Save yourselves for more auspicious days.”

We hold our course for Latium; the very words send a thrill through us. Here is a man that nothing will turn from his divinely inspired course. We see what he has endured, and we marvel. His unswerving dedication is evident to us, and to him. Indeed, how else would even he know his own virtue, except by having endured such suffering? But there is more: Scylla’s rage, Cyclops’ boulders, and countless other adversities have served not only to reveal but also to form and fortify his purpose, his resolve.

Suffering has given Aeneas the opportunity to make the choices that have made him who he is. As now he stands before his men, his identity and stature have been sculpted by his sufferings. Nothing can take that away from him. He knows it, and they know it.

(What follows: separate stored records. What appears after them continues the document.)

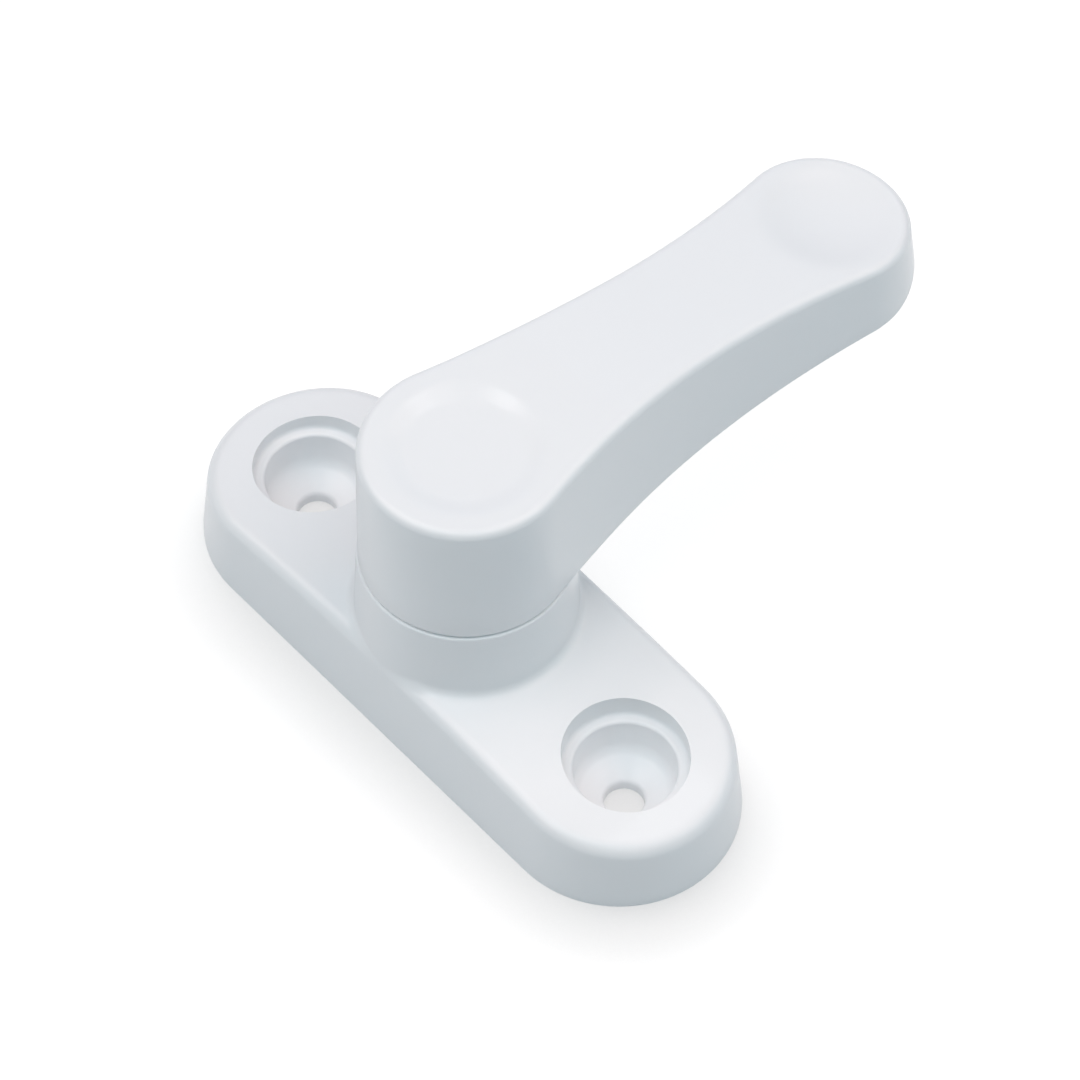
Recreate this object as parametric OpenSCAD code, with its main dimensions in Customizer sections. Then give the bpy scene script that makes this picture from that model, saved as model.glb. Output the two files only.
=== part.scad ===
// Window safety lock: a swivelling lever on a screwed-down base plate.
// Z points away from the mounting face, X runs along the base plate and the lever lies along Y at rest.
// The origin is in the mounting face, on the pivot's axis.

/* [Base plate] */
// Length of the base plate at its mounting face
base_len = 60; // [56:1:70]
// Width of the base plate at its mounting face
base_w = 21.2; // [21:0.2:24]
// Height of the base plate's crowned top at the middle
base_h = 8.9; // [8.2:0.1:10]
// How far the crowned top falls from the middle to the ends
crown_drop = 1.9; // [1.5:0.1:3.4]
// Draft of the side wall in degrees
side_draft = 6; // [3:0.5:7]
// Radius of the rounded top edge
base_edge_r = 1.1; // [0.6:0.1:1.4]
// Wall thickness of the casting round the hollow underside
base_wall = 1.8; // [1.4:0.1:2.2]
// Thickness of the ribs in the hollow underside
base_rib_t = 1.5; // [1:0.1:2]

/* [Boss] */
// Diameter of the boss at its top
boss_d = 18.6; // [17.6:0.2:18.8]
// Height of the boss's top above the mounting face
boss_top = 16.5; // [14:0.1:18]
// Draft of the boss in degrees
boss_draft = 3; // [1:0.5:4]
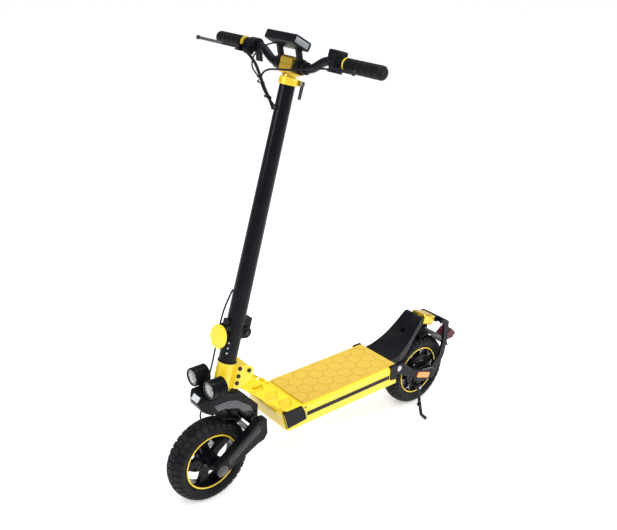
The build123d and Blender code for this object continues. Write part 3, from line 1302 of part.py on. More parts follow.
def bar_cables():
    """Cables from the controls on the bar to the front of the stem."""
    right = [
        (34, -166, GRIP_UP - 16),
        (38, -134, GRIP_UP - 26),
        (40, -96, GRIP_UP - 44),
        (42, -62, GRIP_UP - 74),
        (40, -34, GRIP_UP - 104),
        (32, -14, GRIP_UP - 126),
        (25, -5, GRIP_UP - 146),
    ]
    left = [
        (18, 164, GRIP_UP - 17.8),
        (34, 130, GRIP_UP - 22),
        (42, 94, GRIP_UP - 32),
        (50, 58, GRIP_UP - 41),
        (57, 20, GRIP_UP - 46),
        (60, -18, GRIP_UP - 52),
        (57, -42, GRIP_UP - 68),
        (51, -40, GRIP_UP - 94),
        (41, -12, GRIP_UP - 122),
        (25, 7, GRIP_UP - 140),
    ]
    return [steer_cord(right, BUNDLE_DIA), steer_cord(left, CABLE_DIA)]


def fork_cables():
    """The cable from the stem's foot down to the lamps."""
    top = along(FOLD_BASE_TOP_Z) + 96
    foot = along(NOSE_TOP_Z) + 4
    lamp = [
        (26.5, -8, top),
        (33, -12, top - 32),
        (36, -17, top - 66),
        (35, -20, top - 106),
        (35, -19, top - 148),
        (38, -14, top - 186),
        (42, -9, top - 224),
        (46, -7, foot + 9),
    ]
    return [steer_cord(lamp, CABLE_DIA)]


keep("bar_cables", bar_cables())
keep("fork_cables", fork_cables())

os.makedirs("parts", exist_ok=True)
for name, shape in NODES.items():
    export_step(shape, "parts/" + name + ".step")
print(len(NODES), "nodes")
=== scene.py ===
import math

import bmesh
import bpy
from mathutils import Matrix, Vector


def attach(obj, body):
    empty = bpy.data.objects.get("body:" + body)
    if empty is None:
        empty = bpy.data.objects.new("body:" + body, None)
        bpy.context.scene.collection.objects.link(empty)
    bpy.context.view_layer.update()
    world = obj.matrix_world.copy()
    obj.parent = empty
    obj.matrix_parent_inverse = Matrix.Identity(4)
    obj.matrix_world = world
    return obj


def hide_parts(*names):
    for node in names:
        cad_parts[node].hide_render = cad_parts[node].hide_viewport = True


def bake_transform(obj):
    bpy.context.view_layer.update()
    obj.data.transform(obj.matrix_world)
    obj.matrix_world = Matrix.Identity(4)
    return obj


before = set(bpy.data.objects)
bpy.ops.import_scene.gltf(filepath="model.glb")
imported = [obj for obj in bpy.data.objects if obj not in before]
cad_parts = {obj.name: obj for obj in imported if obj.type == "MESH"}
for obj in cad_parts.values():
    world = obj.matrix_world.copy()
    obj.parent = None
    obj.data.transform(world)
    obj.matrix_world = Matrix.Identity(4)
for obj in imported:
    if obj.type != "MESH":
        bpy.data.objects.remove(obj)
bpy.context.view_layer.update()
scene = bpy.context.scene
print("stage: frame loaded")

# The scooter's own measures, in metres. An axle is given by its X and Z.
bike = {
    "frontAxle": (0.4605, 0.1275),
    "rearAxle": (-0.3975, 0.1275),
    "steerX": 0.5,
    "rake": math.radians(13.9),
    "gripUp": 1.27747,
    "barUp": 1.24847,
    "splitUp": 0.54805,
}
steerCos = math.cos(bike["rake"])
steerSin = math.sin(bike["rake"])


def steerPoint(forward, side, up):
    return Vector((
        bike["steerX"] + forward * steerCos - up * steerSin,
        side,
        forward * steerSin + up * steerCos,
    ))


steerFrame = Matrix.Translation(steerPoint(0, 0, 0)) @ Matrix((
    (steerCos, 0, -steerSin, 0),
    (0, 1, 0, 0),
    (steerSin, 0, steerCos, 0),
    (0, 0, 0, 1),
))


def wheelFrame(axle):
    return Matrix.Translation((axle[0], 0, axle[1]))


# Shader groups shared by the materials.
def openGroup(name, inputs, outputs):
    tree = bpy.data.node_groups.new(name, "ShaderNodeTree")
    for label, kind, value in inputs:
        socket = tree.interface.new_socket(label, in_out="INPUT", socket_type=kind)
        if value is not None:
            socket.default_value = value
    for label, kind in outputs:
        tree.interface.new_socket(label, in_out="OUTPUT", socket_type=kind)
    return tree, tree.nodes.new("NodeGroupInput"), tree.nodes.new("NodeGroupOutput")


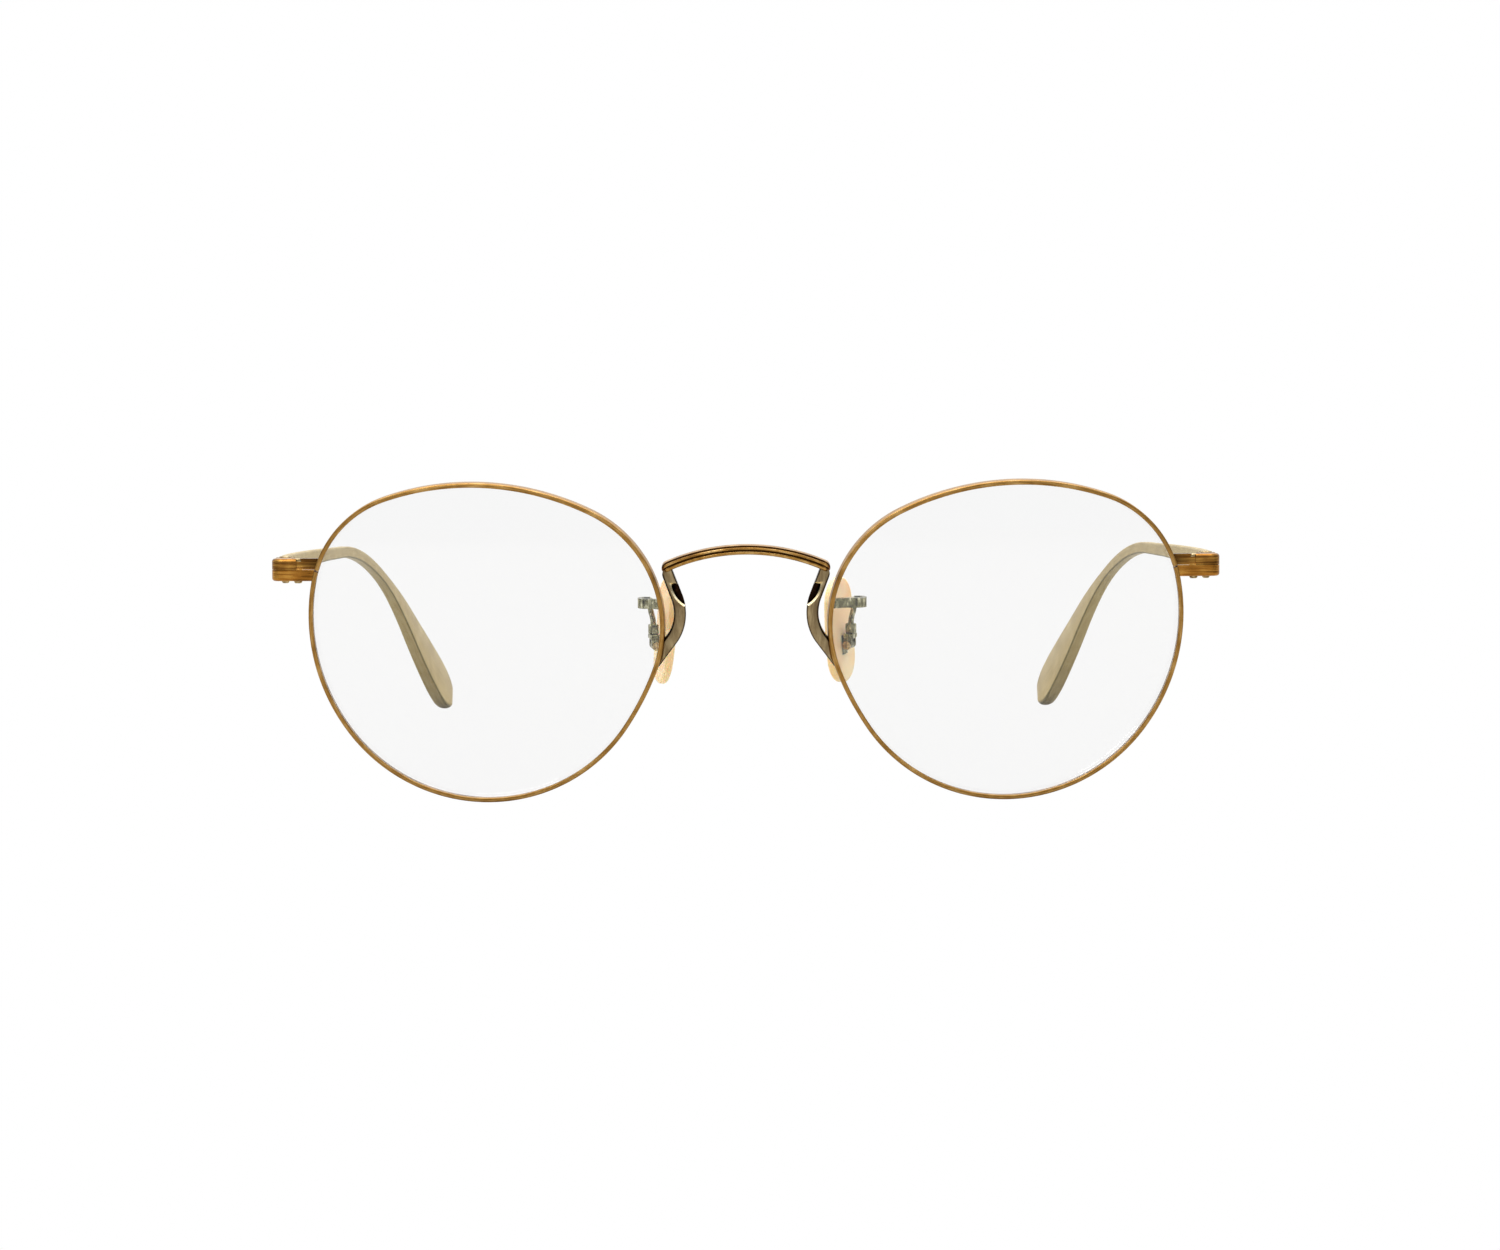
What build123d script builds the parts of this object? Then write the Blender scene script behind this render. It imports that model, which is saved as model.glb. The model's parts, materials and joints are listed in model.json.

Not that suffering puts us beyond the possibility of failing, of turning back. Sure, another round of suffering could break us. Following the above speech, Virgil writes:

“So ran the speech. Burdened and sick at heart,

He feigned hope in his look, and inwardly

Contained his anguish.”

Though steeped in anguish, Aeneas feigns hope for the sake of strengthening others in their suffering. Even as we marvel yet again, we are aware both that this is precisely what a good man should do, and that many men do not. Some day, perhaps, remembering even this will be a pleasure. The word perhaps is no mere literary device; the drama of human freedom in the face of suffering is real. A battle rages within Aeneas, who beyond victory in suffering gives us, and probably also him, confidence in his ever-growing fidelity.

Suffering connects us to who we are, and who we really want to be.